Hanya ketika guru berada bersama murid, guru tahu kondisi murid sebenarnya. Dalam hal ini keterampilan Coaching sangat diperlukan. Dalam coaching terdapat prinsip kesetaraan artinya guru dan murid berada dalam kondisi setara. Guru hendaknya mampu menjadi pendengar yang baik dan mengenali kata-kata kunci yang dikeluarkan murid. Kembali lagi keterampilan Sosial Emosional ini sangat diperlukan.

Prinsip coaching ini sejalan dengan pendidikan yang berpihak pada murid karena dalam coaching muridlah yang menentukan solusi dari permasalahannya. Guru memposisikan diri di belakang atau Tut Wuri Handayani. Guru memberikan dorongan atau motivasi kepada murid.

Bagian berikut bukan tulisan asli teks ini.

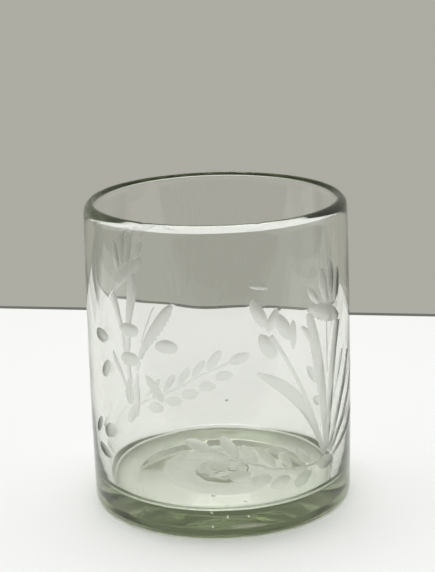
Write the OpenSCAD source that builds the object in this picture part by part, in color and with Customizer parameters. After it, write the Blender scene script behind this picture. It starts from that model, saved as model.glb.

Guru yang berada di posisi depan atau Ing Arso Sung Tolodo artinya gurulah yang lebih melihat tantangan dan ancaman di depan. Dalam posisi ini seringkali guru menghadapi dilema etika dan bujukan moral. Guru harus mengambil keputusan yang sulit karena bisa saja semua pilihan sama-sama baik atau sama-sama buruk. Di sinilah kebijaksanaan guru diuji, guru harus bisa berpikir dari berbagai sudut pandang. Guru bisa mempertimbangkan keputusan berbasis hasil akhir, berbasis aturan, atau berbasis peduli.

Apapun keputusan yang diambil kembali lagi, ini sangat bergantung pada keberhasilan guru dalam mempimpin dirinya sendiri. Karena semua memang bermula dan berakhir pada diri kita sendiri. Guru yang berusaha mengupayakan yang terbaik kepada muridnya tentu saja akan mendapat yang terbaik pula. Karena murid yang merdeka lahir dari guru yang merdeka.